I’d come for the puzzles and found Hell, but stayed for both.
Subjects who’d volunteered for testing had confided in fleeting scribbles how voluntary had become forced, before being sentenced to the silent guillotine that is cryonic sleep. They’re the lucky ones; others were trapped in an unending purgatory, unable to rewind far enough to escape death but equally unable to be freed by it. Time cloning takes a toll on others still, rendering their minds a hideous nest of strings and puppets. They finish each other’s sentences but don’t know who they are.
"Press that one."
"No, press that one!"
"Will you two shutup!?"
But that’s just the subjects; the scientists are the real madmen. They began the experiments with the best of intentions and the highest of expectations, but, ironically, were done in by exactly what they’d come to research: time. As tests grew stale, they introduced more extreme scenarios which, in turn, required more—that is, replacement—testers. Morals and ethics were cast aside for the sake of data, left to degrade along with sanity. The Admiral, too, follows this path, unknowingly revealing his weakening mental state as he struggles to interact with you.

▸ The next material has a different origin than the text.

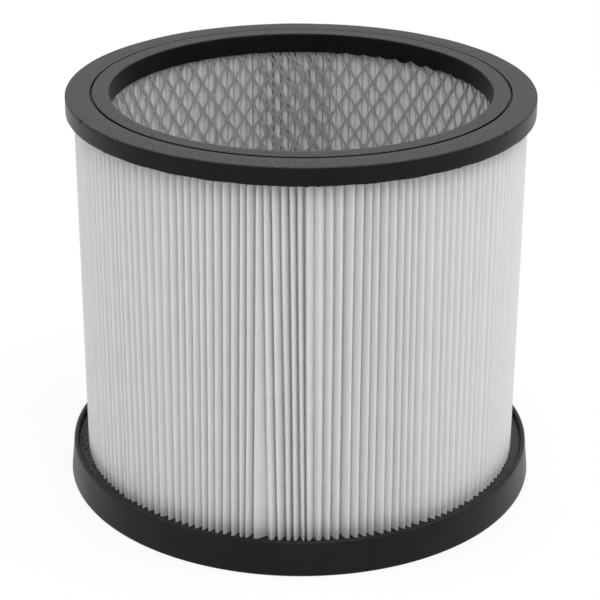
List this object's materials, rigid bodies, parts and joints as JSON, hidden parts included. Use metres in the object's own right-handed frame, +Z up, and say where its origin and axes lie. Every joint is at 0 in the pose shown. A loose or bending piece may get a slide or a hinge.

It is neither a horror game nor one focused on narrative, but Project Temporality tells an excellent and disturbing story by not saddling it with exposition and cutscenes and instead allowing the player to find it themselves. The deal is further sweetened by a delightful soundtrack best described as orchestral EDM.
Puzzles stay challenging and never grow old—which is particularly impressive given how much time you spend in some puzzles, unlocking and then rewinding new sections with your clones—and all make effective use of the game’s poster-child mechanic. Thanks to your time implant, you’re able to play every last inch of a puzzle and then watch all the pieces come together like clockwork. Seeing yourself perform well is a strange but satisfying sensation, more so when you reach into the double-digit range of clones, and it’s always amusing to stop just short of effectively calling yourself an idiot (or doing so and admitting it in the title of a review).
If it weren’t for a handful of infrequent but annoying technical hitches—I got stuck inside walls one too many times—I’d call it perfect, but even as it stands, Project Temporality is an inventive puzzler flavored with surprisingly sobering and often humorous writing that could give Valve’s Portal a run for its money.